Если она помнит. Может, она забыла все плохое – то, что говорила мне, что делала. А может, и помнит, но как игру или единичную шалость, единичный заурядный секрет из тех, что девочки поверяют друг другу и тут же выбрасывают из головы.

У Корделии будет своя версия. Я не в центре ее истории – в центре ее истории она сама. Но я способна дать ей то, что можно получить только от другого человека – описание того, как она выглядит со стороны. Отражение. Это часть ее, которую я могу ей вернуть.

Мы как близнецы в старинной притче, которым выдали по половинке ключа.

Корделия будет проталкиваться ко мне в толпе – женщина неопределенного возраста, одетая в ирландский твид приглушенно-зеленого цвета, жемчужные сережки в золотой оправе, прекрасные туфли; холеная, soignée[16], как говорят. Она заботится о себе, как и я. Волосы слегка тронуты сединой, загадочная улыбка. Я ее не узна́ю.
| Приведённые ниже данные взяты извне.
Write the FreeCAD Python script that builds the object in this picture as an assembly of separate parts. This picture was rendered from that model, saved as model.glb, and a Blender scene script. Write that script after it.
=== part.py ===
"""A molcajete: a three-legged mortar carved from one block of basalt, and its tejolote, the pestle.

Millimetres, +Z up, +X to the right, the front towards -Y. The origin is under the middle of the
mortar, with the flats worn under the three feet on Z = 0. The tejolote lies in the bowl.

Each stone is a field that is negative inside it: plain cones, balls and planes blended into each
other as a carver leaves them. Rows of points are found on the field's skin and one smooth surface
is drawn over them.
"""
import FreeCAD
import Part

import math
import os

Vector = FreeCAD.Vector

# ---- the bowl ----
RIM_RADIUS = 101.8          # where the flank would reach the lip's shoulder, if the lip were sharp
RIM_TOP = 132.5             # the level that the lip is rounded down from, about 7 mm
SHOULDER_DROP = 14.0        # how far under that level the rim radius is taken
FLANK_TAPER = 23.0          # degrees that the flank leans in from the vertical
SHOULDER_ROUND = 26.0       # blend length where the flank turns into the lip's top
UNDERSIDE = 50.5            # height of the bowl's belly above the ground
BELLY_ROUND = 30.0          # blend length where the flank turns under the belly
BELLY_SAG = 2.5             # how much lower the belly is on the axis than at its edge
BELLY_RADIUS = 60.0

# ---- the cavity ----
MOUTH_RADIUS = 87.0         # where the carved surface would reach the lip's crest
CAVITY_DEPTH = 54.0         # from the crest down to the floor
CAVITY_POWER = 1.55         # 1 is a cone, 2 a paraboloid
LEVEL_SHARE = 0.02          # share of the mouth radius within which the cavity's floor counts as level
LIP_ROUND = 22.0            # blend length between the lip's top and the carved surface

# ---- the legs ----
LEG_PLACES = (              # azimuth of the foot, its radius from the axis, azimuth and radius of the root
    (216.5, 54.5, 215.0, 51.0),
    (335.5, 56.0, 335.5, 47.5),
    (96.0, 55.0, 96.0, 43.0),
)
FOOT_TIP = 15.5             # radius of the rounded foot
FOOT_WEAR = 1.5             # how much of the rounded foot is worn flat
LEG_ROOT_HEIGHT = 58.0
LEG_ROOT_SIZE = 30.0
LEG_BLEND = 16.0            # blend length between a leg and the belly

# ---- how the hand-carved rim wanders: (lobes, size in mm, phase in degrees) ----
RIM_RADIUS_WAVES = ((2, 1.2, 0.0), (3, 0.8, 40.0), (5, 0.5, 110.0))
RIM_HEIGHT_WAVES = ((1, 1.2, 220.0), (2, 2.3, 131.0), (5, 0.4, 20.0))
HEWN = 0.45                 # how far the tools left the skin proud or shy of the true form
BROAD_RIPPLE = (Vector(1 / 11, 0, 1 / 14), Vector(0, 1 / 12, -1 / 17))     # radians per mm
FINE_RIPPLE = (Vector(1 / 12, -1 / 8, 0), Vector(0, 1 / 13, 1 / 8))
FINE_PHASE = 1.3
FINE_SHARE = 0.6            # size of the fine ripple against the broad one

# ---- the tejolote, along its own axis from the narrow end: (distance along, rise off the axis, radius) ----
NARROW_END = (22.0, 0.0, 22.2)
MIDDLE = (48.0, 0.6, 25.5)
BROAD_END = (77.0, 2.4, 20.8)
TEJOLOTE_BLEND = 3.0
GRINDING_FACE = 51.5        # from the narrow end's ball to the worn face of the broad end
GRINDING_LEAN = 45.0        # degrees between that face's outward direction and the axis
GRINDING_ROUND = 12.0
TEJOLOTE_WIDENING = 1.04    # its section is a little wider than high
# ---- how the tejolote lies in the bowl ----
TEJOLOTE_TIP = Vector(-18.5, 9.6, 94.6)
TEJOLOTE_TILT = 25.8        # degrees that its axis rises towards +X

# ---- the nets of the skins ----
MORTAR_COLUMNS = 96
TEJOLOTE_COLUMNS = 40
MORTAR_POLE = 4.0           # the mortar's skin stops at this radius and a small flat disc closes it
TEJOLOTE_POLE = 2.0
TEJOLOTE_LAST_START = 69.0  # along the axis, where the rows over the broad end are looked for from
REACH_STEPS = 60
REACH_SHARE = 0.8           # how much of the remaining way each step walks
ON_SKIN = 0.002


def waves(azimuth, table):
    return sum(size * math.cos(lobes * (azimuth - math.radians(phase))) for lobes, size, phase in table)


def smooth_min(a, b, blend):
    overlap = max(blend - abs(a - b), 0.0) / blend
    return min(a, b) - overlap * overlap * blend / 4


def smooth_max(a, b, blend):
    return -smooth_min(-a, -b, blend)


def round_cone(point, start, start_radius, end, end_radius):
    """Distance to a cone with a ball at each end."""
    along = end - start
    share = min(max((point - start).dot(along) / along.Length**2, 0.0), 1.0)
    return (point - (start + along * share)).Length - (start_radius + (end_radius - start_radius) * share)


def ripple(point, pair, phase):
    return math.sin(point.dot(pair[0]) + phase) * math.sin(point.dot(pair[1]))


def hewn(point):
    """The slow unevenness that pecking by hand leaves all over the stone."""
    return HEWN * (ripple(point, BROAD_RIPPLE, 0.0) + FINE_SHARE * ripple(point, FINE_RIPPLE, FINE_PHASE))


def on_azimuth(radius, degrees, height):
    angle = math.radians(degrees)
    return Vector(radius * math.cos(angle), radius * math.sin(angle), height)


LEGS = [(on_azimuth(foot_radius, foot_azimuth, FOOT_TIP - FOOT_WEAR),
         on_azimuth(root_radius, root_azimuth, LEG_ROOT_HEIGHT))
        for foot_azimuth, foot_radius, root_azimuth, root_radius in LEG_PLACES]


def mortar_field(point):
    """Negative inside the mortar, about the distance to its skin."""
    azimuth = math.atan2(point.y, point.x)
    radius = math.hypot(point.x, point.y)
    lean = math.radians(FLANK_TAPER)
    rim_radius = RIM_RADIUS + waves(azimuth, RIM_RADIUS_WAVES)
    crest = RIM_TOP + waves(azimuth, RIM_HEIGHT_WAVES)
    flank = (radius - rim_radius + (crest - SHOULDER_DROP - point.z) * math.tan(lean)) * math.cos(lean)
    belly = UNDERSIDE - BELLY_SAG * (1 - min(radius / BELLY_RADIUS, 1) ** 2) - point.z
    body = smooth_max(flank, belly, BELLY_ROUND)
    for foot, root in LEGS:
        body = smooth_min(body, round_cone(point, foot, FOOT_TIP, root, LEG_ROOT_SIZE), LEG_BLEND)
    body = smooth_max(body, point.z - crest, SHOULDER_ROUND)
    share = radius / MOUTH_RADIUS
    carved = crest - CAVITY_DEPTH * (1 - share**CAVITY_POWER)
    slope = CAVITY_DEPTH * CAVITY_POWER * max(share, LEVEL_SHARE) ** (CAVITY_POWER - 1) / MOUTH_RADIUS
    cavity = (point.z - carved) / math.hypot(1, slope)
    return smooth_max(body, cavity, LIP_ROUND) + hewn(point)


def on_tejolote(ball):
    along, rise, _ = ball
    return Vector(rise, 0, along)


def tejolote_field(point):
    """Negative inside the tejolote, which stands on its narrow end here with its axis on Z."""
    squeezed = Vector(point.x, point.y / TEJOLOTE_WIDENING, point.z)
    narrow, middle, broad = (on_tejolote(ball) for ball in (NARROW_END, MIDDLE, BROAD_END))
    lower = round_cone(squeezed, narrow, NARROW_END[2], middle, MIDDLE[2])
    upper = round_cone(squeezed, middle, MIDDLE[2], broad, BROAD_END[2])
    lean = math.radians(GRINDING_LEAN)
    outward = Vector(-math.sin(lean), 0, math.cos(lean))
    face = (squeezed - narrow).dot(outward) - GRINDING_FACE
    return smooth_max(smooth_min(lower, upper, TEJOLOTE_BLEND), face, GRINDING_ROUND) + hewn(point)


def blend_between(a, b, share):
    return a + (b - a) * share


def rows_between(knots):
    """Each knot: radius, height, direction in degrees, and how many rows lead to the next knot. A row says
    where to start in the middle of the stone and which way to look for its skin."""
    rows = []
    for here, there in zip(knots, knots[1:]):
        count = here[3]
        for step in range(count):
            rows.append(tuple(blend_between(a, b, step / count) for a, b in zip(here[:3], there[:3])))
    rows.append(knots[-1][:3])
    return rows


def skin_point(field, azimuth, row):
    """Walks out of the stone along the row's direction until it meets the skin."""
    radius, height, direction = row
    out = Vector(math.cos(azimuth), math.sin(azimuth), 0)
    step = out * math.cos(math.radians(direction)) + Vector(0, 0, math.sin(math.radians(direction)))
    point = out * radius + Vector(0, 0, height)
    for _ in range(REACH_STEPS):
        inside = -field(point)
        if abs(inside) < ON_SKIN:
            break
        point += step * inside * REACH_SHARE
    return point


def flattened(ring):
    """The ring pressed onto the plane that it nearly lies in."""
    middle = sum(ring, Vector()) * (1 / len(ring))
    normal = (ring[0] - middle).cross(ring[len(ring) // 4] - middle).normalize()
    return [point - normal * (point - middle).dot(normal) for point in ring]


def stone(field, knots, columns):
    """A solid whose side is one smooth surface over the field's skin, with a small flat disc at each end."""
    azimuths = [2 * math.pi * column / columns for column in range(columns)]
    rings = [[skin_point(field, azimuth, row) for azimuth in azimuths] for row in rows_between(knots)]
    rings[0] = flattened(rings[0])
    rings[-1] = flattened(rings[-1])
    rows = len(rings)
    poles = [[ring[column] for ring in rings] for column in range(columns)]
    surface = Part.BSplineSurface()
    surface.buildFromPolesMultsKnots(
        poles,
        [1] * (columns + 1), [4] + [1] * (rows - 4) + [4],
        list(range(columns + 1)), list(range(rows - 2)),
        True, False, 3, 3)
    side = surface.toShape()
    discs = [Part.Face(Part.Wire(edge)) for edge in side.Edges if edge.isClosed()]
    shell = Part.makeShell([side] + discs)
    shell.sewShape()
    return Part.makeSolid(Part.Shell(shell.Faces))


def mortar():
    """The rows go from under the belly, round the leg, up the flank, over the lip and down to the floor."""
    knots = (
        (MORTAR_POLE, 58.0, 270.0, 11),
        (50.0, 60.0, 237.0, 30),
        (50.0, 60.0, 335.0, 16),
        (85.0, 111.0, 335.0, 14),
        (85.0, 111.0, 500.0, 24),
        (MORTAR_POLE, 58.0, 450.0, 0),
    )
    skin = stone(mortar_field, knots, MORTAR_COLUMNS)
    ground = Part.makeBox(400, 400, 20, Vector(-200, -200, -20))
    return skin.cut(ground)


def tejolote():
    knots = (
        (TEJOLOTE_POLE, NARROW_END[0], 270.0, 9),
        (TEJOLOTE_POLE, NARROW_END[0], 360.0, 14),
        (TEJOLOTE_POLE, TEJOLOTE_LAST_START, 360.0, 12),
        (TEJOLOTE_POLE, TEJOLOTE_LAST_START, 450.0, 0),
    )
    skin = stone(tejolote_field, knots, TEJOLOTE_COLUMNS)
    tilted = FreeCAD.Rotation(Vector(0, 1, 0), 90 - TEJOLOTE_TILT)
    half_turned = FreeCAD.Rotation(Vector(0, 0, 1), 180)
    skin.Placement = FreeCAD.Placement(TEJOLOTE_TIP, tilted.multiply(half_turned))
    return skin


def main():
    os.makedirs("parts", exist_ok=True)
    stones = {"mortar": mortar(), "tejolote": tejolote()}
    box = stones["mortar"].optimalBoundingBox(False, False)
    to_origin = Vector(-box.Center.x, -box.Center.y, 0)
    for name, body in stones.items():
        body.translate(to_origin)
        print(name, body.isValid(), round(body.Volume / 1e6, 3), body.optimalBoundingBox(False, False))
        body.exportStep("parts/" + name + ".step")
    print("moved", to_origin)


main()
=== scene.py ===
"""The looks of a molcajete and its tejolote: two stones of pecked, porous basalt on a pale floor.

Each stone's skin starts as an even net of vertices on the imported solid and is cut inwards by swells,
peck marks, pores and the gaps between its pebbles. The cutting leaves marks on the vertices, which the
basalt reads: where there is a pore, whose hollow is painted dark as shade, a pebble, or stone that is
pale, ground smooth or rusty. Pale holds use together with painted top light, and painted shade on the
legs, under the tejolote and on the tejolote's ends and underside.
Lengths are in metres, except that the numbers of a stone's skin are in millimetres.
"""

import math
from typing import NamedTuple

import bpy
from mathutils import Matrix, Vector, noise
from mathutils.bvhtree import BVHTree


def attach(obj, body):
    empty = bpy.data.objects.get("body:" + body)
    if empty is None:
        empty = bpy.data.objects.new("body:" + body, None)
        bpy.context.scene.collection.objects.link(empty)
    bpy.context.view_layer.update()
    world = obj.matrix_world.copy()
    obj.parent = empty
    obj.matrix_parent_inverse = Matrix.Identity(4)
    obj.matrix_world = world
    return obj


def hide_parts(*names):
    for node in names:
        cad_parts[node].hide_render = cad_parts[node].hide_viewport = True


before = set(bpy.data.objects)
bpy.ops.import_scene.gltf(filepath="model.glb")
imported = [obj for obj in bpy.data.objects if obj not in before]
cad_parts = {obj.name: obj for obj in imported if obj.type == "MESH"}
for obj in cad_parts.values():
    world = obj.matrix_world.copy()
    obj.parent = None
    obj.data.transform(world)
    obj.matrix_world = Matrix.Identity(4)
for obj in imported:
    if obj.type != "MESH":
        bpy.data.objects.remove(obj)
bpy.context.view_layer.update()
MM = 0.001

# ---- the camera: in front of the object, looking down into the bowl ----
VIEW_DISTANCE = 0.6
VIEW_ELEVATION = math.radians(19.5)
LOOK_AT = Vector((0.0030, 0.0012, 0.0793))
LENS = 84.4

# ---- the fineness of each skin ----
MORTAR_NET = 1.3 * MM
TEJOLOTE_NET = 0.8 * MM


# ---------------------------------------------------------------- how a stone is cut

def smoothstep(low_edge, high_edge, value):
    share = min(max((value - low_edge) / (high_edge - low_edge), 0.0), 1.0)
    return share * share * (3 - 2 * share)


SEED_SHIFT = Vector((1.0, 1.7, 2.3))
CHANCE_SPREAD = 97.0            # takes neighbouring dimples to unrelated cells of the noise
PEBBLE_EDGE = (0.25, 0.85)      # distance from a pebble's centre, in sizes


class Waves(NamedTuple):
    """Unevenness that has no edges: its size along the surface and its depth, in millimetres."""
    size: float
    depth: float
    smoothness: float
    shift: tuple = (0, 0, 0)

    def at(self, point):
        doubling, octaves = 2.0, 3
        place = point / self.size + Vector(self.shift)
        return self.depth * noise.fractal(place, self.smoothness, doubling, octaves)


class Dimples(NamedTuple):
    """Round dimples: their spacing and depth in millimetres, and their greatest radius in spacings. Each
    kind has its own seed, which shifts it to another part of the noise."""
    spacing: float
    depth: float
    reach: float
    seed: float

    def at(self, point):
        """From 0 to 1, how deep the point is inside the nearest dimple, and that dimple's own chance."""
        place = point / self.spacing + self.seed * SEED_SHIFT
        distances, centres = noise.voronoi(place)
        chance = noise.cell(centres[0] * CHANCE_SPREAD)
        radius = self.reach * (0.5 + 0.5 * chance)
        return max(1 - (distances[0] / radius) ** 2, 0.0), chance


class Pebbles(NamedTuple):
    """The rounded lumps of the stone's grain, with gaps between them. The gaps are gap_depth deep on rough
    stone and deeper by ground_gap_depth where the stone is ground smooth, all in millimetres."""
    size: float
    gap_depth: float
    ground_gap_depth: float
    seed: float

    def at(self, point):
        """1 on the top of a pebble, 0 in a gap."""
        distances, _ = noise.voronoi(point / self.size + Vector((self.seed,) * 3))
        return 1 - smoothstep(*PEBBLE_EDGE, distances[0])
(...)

В зале множество женщин, несколько художников, кроме меня, несколько богачей. В основном Чарна тащит ко мне богачей. Я пожимаю им руки, смотрю, как шевелятся их губы. В любых других местах у меня больше выдержки в такой ситуации, в таких актах эксгибиционизма; я способна переблефовать собеседника. Но здесь я чувствую себя голой, ободранной.